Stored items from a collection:

------------------------------------

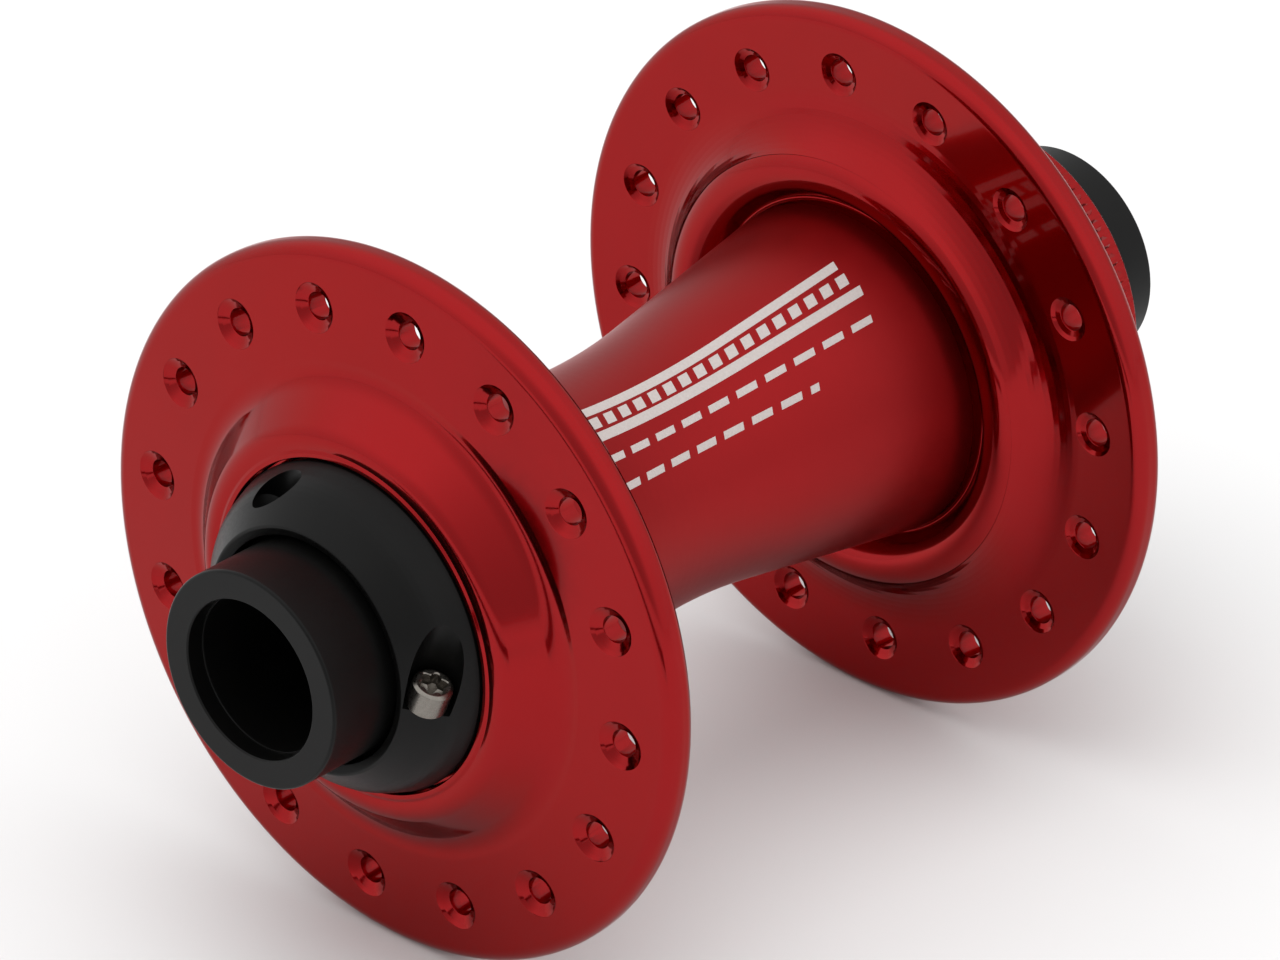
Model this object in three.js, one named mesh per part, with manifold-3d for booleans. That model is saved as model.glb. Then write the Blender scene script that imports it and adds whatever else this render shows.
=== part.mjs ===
// Front bicycle hub for a 15 mm thru axle, with a splined disc-rotor boss. Millimetres, +Z up.
// +Y runs along the axle to the rotor (left) side; the origin is midway between the two axle end faces.
import * as THREE from 'three';
import { mergeVertices } from 'three/addons/utils/BufferGeometryUtils.js';
import Module from 'manifold-3d';

const wasm = await Module();
wasm.setup();

// ---- overall and axle ----
const OVER_LOCKNUT = 110;             // distance between the two end faces
const END_Y = OVER_LOCKNUT / 2;
const END_R = 10.5;                   // the 21 mm ends that sit in the fork
const END_CHAMFER = 0.35;
const BORE_R = 7.52;                  // clears a 15 mm thru axle
const MOUTH_R = 7.7;                  // short counterbore at each end
const MOUTH_DEPTH = 1.8;
const THREAD_R = 10.9;                // crest of the collar's thread, drawn plain
const SEAT_R = 10.97;                 // ground seats for the inner races
const RELIEF_R = 9.9;                 // waisted middle of the axle
const SHOULDER_R = 12.4;              // fixed stop for the left inner race
const SHOULDER_WIDTH = 1.6;
const SHOULDER_CHAMFER = 0.3;
const THREAD_START_Y = -46;           // where the right end steps up to the collar's thread
const THREAD_CHAMFER = 0.4;
const SEAT_SPILL = 0.5;               // how far each ground seat runs past its race
const RELIEF_TAPER = 1;               // length of the slope from a seat down to the waist

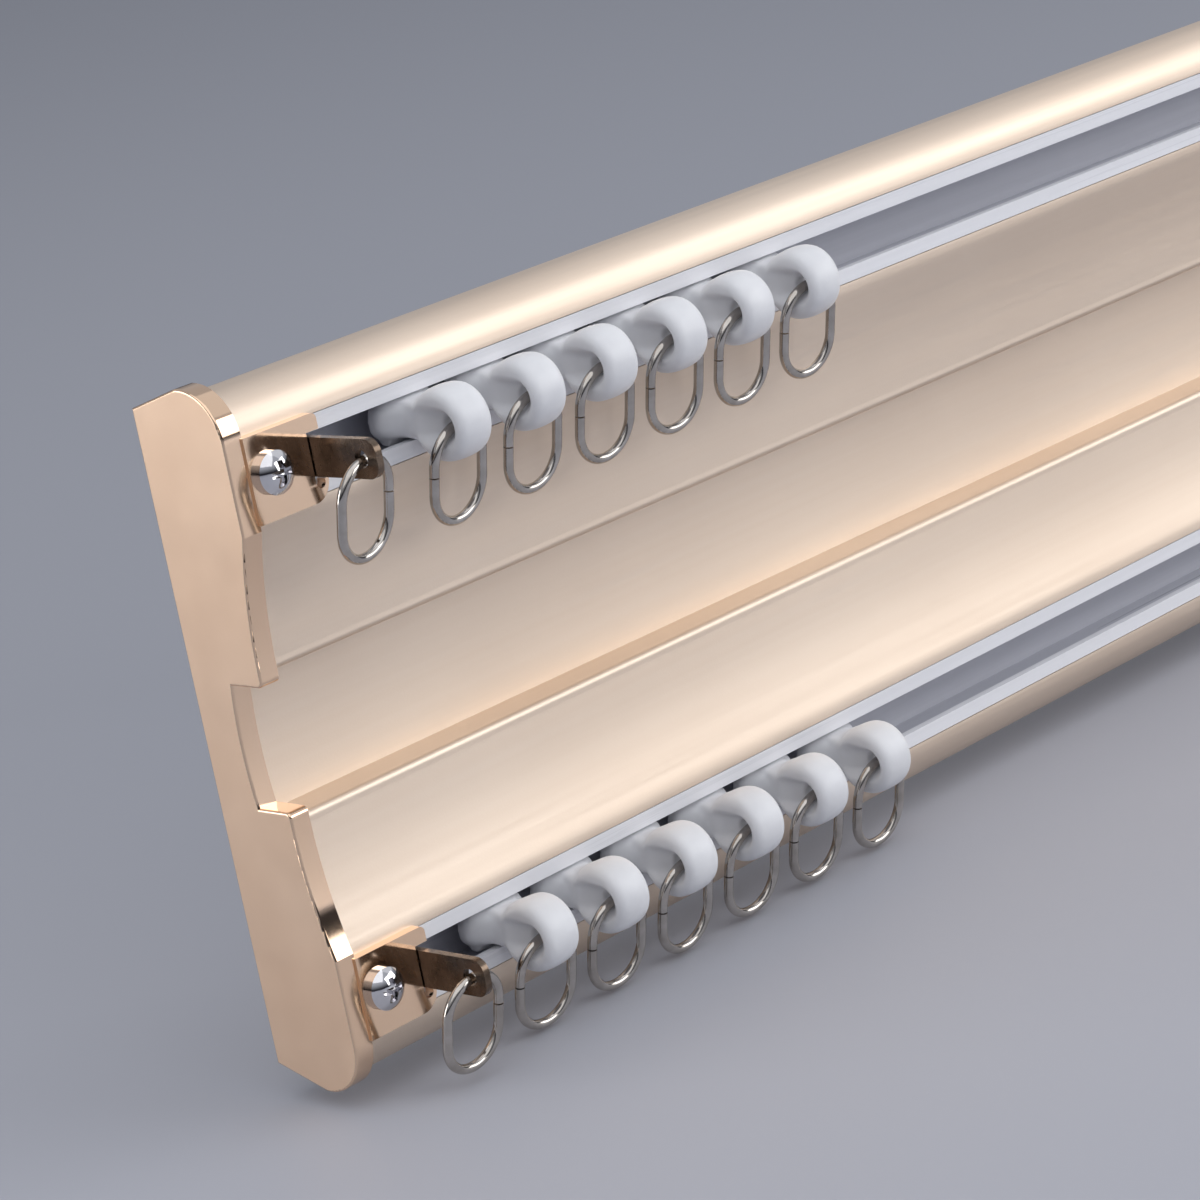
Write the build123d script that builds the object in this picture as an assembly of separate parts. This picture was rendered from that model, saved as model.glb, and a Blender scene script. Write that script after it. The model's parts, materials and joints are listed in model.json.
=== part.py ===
from build123d import *
import os

os.makedirs("parts", exist_ok=True)

# Double ceiling curtain track, lying on its side as it is shown: the room face with
# the two slots looks along -Y, the ceiling face is at y = 0, and X runs along the track.
# All sizes are millimetres. Depths are measured from the ceiling face.

# Overall
track_length = 600.0
width_at_back = 105.0
slot_inset = 11.8

# Extruded rail
rail_wall = 1.3
rail_face_depth = 18.2
hump_crest_depth = 10.7
hump_crest_rise = 3.1
hump_crest_radius = 3.0
hump_front_land = 0.6
lobe_tip_depth = 14.9
lobe_tip_z = 12.9
lobe_radius = 1.0
scallop_start_z = 33.2
scallop_foot_radius = 7.0
scallop_middle_depth = 15.9
scallop_middle_z = 23.5
ledge_z = 11.2
band_edge_depth = 7.8
band_middle_depth = 7.1

# Two hooked grooves for the ceiling clips, with a flat land between them
clip_land_width = 18.0
clip_mouth_width = 8.0
clip_undercut = 4.0
clip_lip = 1.4
clip_depth = 5.6

# Track liner, a C channel with two inward lips
liner_width = 11.95
liner_depth = 9.8
liner_wall = 0.9
liner_lip_thickness = 1.6
slot_width = 7.07
liner_gap = 0.12

# End cap and its tabs
cap_overhang = 1.4
cap_plate = 2.0
cap_rim_depth = 3.6
cap_edge_radius = 0.4
cap_fit = 0.12
tab_end = 17.7
tab_lap = 0.2
tab_thickness = 1.8
tab_height = 13.3
tab_corner = 3.3
tab_top_corner = 1.0
notch_depth = 2.5
notch_margin = 0.65
relief_radius = 0.9
relief_drop = 0.4

# Pan-head screw of each tab
screw_x = 7.6
screw_diameter = 4.0
screw_clearance = 0.25
screw_overrun = 1.0
thread_play = 0.05
head_diameter = 6.7
head_height = 2.5
head_dome = 1.5
recess_width = 1.1
recess_span = 3.9
recess_depth = 1.3
recess_taper = 8.0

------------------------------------

Only a number is wanted: how many lines of the data above contain "manifold"?

2